◆ Instructions to follow ◆
Output each line of the material exactly as it stands.

◆ Recorded information ◆
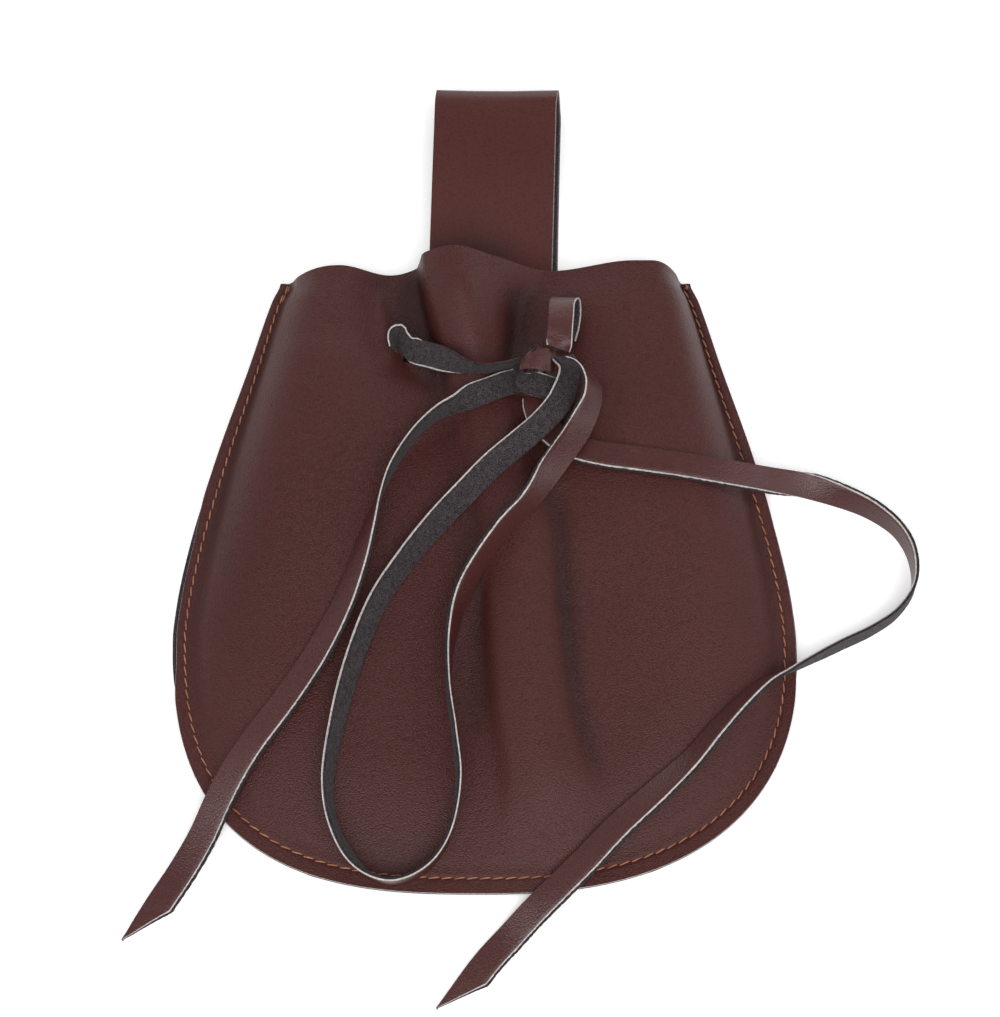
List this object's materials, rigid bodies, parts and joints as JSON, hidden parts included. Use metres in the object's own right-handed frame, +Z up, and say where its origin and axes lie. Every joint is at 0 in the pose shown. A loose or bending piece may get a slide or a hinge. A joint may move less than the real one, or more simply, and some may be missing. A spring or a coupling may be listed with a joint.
{
  "type": "medieval belt pouch",
  "caption": "Flat leather belt pouch with a rounded bottom, drawn-in mouth, knotted lace with a bow loop and long tails, and a belt loop at the back.",
  "frame": {"origin": "on the table under the middle of the pouch and its belt loop, laces not counted", "axes": "+Y from the pouch's bottom towards the belt loop, +X to the right seen from above, +Z up out of the front panel"},
  "size_m": [0.2346, 0.3037, 0.0291],
  "materials": {
    "smooth_leather": "dark red-brown smooth face, semi-gloss, fine pebble grain, dark grey suede back",
    "lace_leather": "dark red-brown smooth face, pale cut edges, dark grey suede back",
    "thread": "orange-brown waxed sewing thread"
  },
  "bodies": {
    "root": {"front_panel": "smooth_leather", "back_panel": "smooth_leather", "belt_loop_strap": "smooth_leather", "lace_gather": "lace_leather", "lace_knot": "lace_leather", "lace_small_loop": "lace_leather", "lace_big_loop": "lace_leather", "lace_left_tail": "lace_leather", "lace_right_tail": "lace_leather", "lace_inside": "lace_leather"}
  },
  "joints": []
}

◆ Worked answer ◆
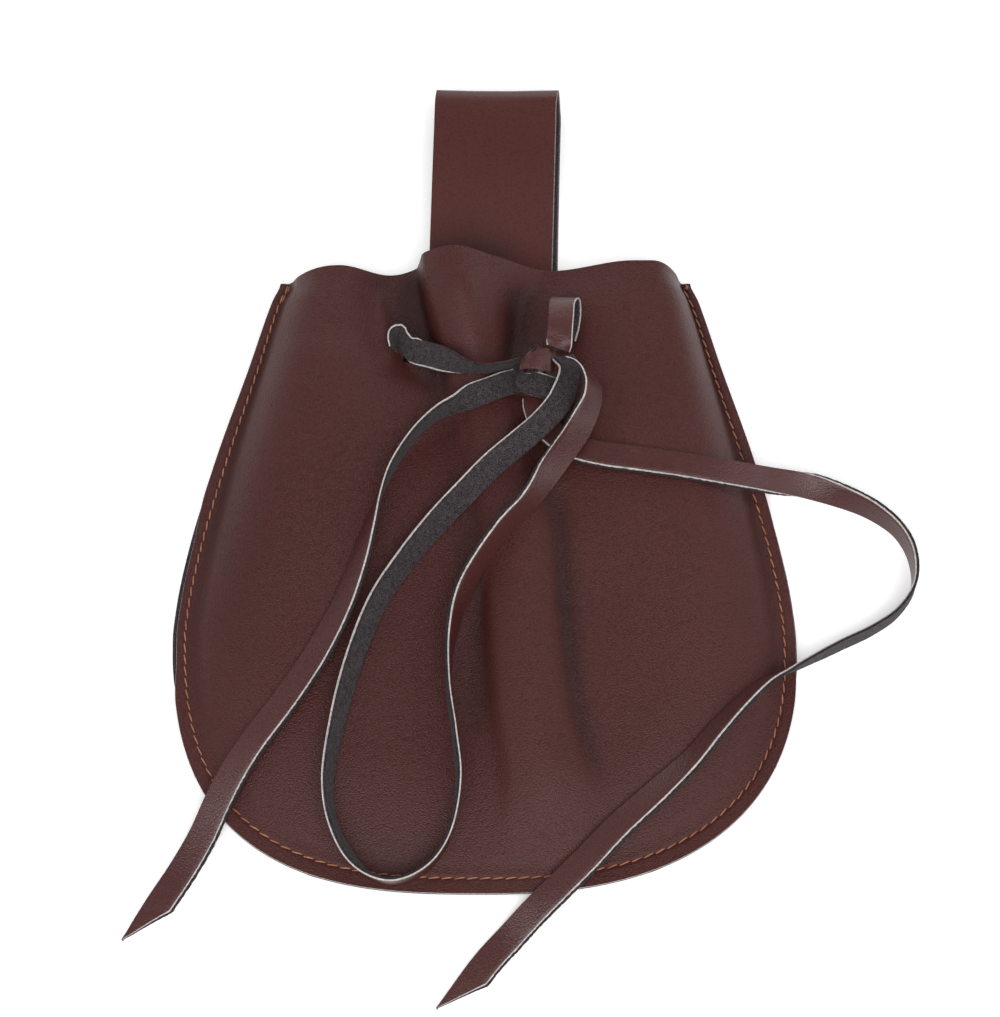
List this object's materials, rigid bodies, parts and joints as JSON, hidden parts included. Use metres in the object's own right-handed frame, +Z up, and say where its origin and axes lie. Every joint is at 0 in the pose shown. A loose or bending piece may get a slide or a hinge. A joint may move less than the real one, or more simply, and some may be missing. A spring or a coupling may be listed with a joint.
{
  "type": "medieval belt pouch",
  "caption": "Flat leather belt pouch with a rounded bottom, drawn-in mouth, knotted lace with a bow loop and long tails, and a belt loop at the back.",
  "frame": {"origin": "on the table under the middle of the pouch and its belt loop, laces not counted", "axes": "+Y from the pouch's bottom towards the belt loop, +X to the right seen from above, +Z up out of the front panel"},
  "size_m": [0.2346, 0.3037, 0.0291],
  "materials": {
    "smooth_leather": "dark red-brown smooth face, semi-gloss, fine pebble grain, dark grey suede back",
    "lace_leather": "dark red-brown smooth face, pale cut edges, dark grey suede back",
    "thread": "orange-brown waxed sewing thread"
  },
  "bodies": {
    "root": {"front_panel": "smooth_leather", "back_panel": "smooth_leather", "belt_loop_strap": "smooth_leather", "lace_gather": "lace_leather", "lace_knot": "lace_leather", "lace_small_loop": "lace_leather", "lace_big_loop": "lace_leather", "lace_left_tail": "lace_leather", "lace_right_tail": "lace_leather", "lace_inside": "lace_leather"}
  },
  "joints": []
}